→ **Listing**:
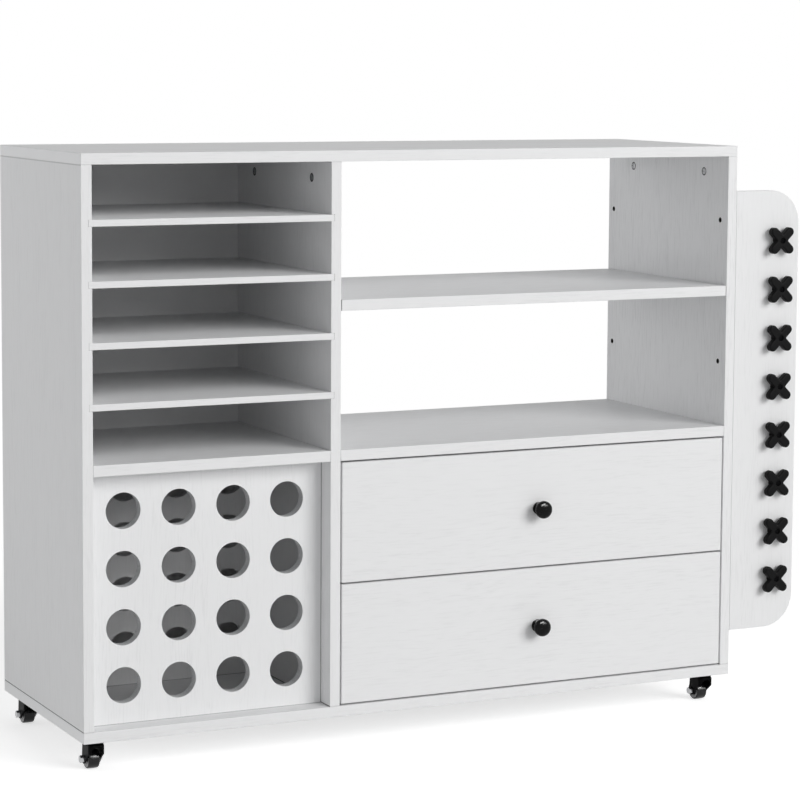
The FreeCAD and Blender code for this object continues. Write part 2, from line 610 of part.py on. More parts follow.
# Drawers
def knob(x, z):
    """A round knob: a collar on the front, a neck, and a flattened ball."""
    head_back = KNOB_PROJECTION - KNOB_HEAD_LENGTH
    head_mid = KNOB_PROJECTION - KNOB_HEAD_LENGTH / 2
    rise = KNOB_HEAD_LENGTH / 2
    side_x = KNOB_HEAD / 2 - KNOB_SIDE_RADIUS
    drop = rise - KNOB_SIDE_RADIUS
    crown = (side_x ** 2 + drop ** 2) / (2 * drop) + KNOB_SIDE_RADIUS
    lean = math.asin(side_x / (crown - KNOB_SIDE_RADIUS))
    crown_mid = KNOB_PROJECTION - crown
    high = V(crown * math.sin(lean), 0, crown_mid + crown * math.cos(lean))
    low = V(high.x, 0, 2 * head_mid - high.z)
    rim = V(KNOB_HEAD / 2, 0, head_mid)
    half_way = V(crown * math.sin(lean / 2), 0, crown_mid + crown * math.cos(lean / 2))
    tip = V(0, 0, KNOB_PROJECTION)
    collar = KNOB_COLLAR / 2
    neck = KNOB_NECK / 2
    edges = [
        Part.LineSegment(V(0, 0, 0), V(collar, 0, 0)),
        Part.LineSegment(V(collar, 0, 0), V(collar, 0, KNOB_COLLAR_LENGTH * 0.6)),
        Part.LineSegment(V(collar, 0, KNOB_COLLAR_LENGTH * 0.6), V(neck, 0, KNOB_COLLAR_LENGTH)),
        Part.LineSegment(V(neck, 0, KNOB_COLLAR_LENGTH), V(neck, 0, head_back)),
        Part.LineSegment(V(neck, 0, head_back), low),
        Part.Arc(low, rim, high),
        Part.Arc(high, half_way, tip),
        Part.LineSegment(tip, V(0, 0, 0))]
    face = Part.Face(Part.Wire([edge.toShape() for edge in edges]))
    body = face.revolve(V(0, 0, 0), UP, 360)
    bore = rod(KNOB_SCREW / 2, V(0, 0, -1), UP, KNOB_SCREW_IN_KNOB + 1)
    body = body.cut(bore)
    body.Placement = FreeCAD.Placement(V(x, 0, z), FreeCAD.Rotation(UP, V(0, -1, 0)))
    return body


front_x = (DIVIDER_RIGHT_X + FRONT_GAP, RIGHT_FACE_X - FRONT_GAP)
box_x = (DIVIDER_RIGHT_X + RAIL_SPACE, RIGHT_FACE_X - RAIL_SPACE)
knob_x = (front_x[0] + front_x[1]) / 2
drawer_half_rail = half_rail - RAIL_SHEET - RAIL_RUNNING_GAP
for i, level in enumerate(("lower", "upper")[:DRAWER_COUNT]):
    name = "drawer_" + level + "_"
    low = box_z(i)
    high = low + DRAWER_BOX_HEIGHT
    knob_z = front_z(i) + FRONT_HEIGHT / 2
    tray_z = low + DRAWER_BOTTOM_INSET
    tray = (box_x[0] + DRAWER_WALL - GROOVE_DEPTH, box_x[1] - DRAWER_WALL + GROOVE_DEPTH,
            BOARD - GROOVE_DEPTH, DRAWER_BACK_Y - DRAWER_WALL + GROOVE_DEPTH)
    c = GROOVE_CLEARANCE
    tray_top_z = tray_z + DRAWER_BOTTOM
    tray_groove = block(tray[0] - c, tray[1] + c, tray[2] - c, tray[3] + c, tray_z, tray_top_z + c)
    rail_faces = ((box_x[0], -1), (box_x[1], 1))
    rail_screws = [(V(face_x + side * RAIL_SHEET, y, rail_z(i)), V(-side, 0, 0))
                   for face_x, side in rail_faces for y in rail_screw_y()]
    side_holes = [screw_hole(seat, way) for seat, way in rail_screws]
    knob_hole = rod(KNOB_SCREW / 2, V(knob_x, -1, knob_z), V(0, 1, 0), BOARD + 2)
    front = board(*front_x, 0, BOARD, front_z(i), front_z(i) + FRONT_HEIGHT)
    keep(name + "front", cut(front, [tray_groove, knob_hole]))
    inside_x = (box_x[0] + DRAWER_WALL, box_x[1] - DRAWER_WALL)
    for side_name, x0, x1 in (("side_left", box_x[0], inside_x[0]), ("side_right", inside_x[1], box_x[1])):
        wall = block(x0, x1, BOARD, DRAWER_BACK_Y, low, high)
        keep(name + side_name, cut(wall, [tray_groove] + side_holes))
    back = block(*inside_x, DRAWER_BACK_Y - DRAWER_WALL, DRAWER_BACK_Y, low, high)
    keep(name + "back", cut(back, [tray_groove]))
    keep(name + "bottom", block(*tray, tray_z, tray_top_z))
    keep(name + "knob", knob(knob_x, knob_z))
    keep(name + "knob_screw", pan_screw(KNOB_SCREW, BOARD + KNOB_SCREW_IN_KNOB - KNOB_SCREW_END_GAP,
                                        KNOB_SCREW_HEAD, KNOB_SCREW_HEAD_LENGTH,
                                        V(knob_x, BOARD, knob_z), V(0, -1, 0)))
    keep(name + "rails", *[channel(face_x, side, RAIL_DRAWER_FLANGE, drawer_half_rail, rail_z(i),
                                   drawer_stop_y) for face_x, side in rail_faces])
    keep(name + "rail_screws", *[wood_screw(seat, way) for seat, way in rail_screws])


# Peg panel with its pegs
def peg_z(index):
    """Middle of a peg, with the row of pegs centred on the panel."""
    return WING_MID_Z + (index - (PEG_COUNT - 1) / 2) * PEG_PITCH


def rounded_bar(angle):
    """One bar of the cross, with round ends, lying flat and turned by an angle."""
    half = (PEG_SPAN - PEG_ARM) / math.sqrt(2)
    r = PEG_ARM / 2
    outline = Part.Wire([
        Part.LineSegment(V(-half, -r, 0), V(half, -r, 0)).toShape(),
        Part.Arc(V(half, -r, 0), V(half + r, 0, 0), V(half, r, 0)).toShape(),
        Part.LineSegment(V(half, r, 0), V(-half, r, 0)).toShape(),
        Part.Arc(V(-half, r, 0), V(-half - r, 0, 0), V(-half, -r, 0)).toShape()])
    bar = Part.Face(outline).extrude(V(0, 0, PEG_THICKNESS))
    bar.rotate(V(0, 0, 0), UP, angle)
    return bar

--

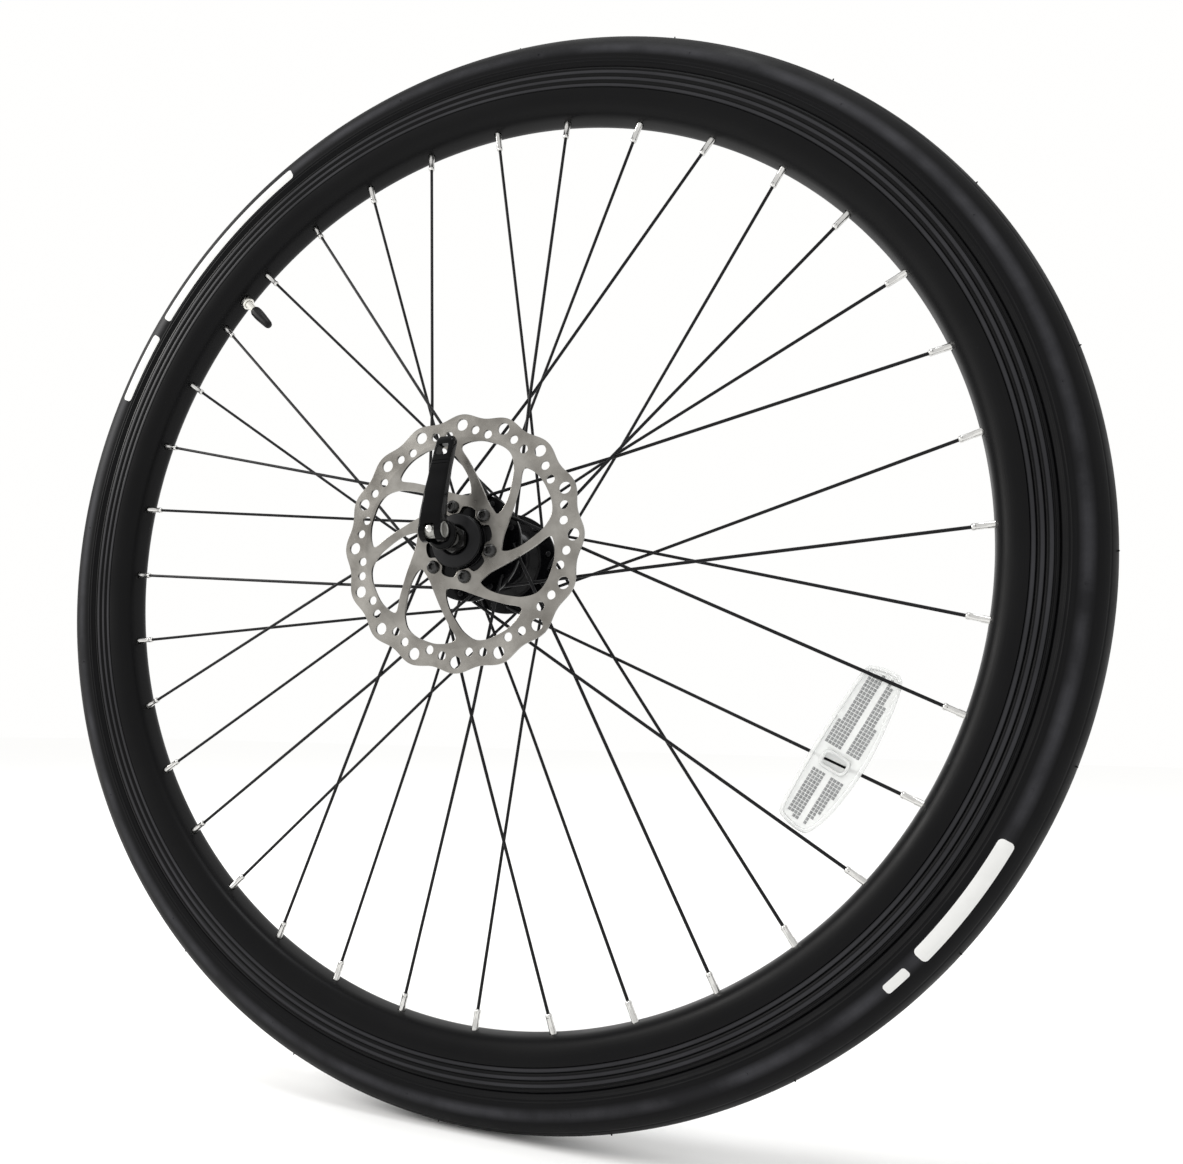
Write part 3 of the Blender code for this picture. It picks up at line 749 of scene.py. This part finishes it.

→ **What the task requires**: Only the lines running from the line with "The FreeCAD and" through the line with "return body" should be repeated, exactly and with both ends kept.

→ **Full output**:
The FreeCAD and Blender code for this object continues. Write part 2, from line 610 of part.py on. More parts follow.
# Drawers
def knob(x, z):
    """A round knob: a collar on the front, a neck, and a flattened ball."""
    head_back = KNOB_PROJECTION - KNOB_HEAD_LENGTH
    head_mid = KNOB_PROJECTION - KNOB_HEAD_LENGTH / 2
    rise = KNOB_HEAD_LENGTH / 2
    side_x = KNOB_HEAD / 2 - KNOB_SIDE_RADIUS
    drop = rise - KNOB_SIDE_RADIUS
    crown = (side_x ** 2 + drop ** 2) / (2 * drop) + KNOB_SIDE_RADIUS
    lean = math.asin(side_x / (crown - KNOB_SIDE_RADIUS))
    crown_mid = KNOB_PROJECTION - crown
    high = V(crown * math.sin(lean), 0, crown_mid + crown * math.cos(lean))
    low = V(high.x, 0, 2 * head_mid - high.z)
    rim = V(KNOB_HEAD / 2, 0, head_mid)
    half_way = V(crown * math.sin(lean / 2), 0, crown_mid + crown * math.cos(lean / 2))
    tip = V(0, 0, KNOB_PROJECTION)
    collar = KNOB_COLLAR / 2
    neck = KNOB_NECK / 2
    edges = [
        Part.LineSegment(V(0, 0, 0), V(collar, 0, 0)),
        Part.LineSegment(V(collar, 0, 0), V(collar, 0, KNOB_COLLAR_LENGTH * 0.6)),
        Part.LineSegment(V(collar, 0, KNOB_COLLAR_LENGTH * 0.6), V(neck, 0, KNOB_COLLAR_LENGTH)),
        Part.LineSegment(V(neck, 0, KNOB_COLLAR_LENGTH), V(neck, 0, head_back)),
        Part.LineSegment(V(neck, 0, head_back), low),
        Part.Arc(low, rim, high),
        Part.Arc(high, half_way, tip),
        Part.LineSegment(tip, V(0, 0, 0))]
    face = Part.Face(Part.Wire([edge.toShape() for edge in edges]))
    body = face.revolve(V(0, 0, 0), UP, 360)
    bore = rod(KNOB_SCREW / 2, V(0, 0, -1), UP, KNOB_SCREW_IN_KNOB + 1)
    body = body.cut(bore)
    body.Placement = FreeCAD.Placement(V(x, 0, z), FreeCAD.Rotation(UP, V(0, -1, 0)))
    return body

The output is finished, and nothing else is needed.